DAM: He has a very different approach as well.
AM: I am on the side of those who know their profession and who are very different from myself. You know, I sometimes even identify with them. I believe very much in potential enemies. For me, they open a strong dialectic.

DAM: But this does not mean you could imagine living with Colani furniture in your everyday life…
AM: Okay, but actually, a Colani car wouldn’t be so bad!

DAM: You work together with your younger brother who has remained quite invisible all these years. What is the secret of your collaboration?
AM: He is particularly interested in architecture and in the management of our studio in Milan. I could not do architecture without him. Whereas design is more my field, and perhaps it is also more popular than architecture. I never had an argument with my brother in all the years of our collaboration. We always agree instinctively. But with my twin sister, I fight a lot. She has a very strong character.

DAM: You were born in Milan, your studio is in Milan and you have always lived in Milan. How have you experienced the change in the city?
AM: For me, as a child, the fascist period was a very quiet phase. There was no traffic at all, everything was elegant, the streets were full of sun. I remember a very nice city, completely different from today. Then I call to mind my parents listening to Radio London in
When the war began, we all fled to the countryside. I was very frightened about the American bombardments and the German occupation. Dramatic things happened very near to us. Since then, I am generally frightened by violence and death. I try to think positive, in a certain way, but I always discover the tragedy behind the scenes. I am a tragicomic.
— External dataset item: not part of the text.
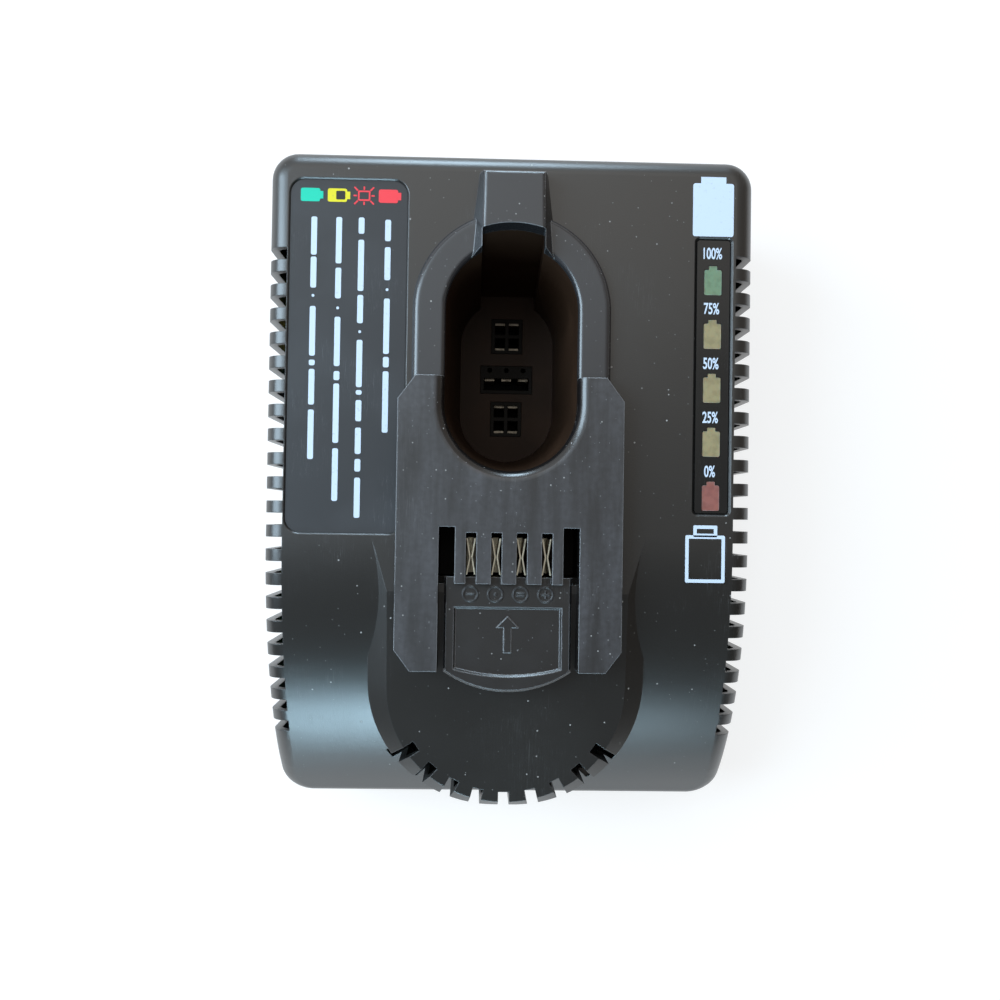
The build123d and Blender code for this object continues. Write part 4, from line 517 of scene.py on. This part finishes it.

DAM: Is that the basis of the humanistic view you suggest for design as well?
AM: I consider not only myself, but even objects, as protagonists in their own life. The Lassù chair, for example, which we set on fire during a performance in the early 1970s, is a good example of that. Every object has to have a life. It is born one day because somebody designed it. Then it lives, it passes through life, and in the end it has to die. Those are the stories of life, of objects, and of persons that move me a lot.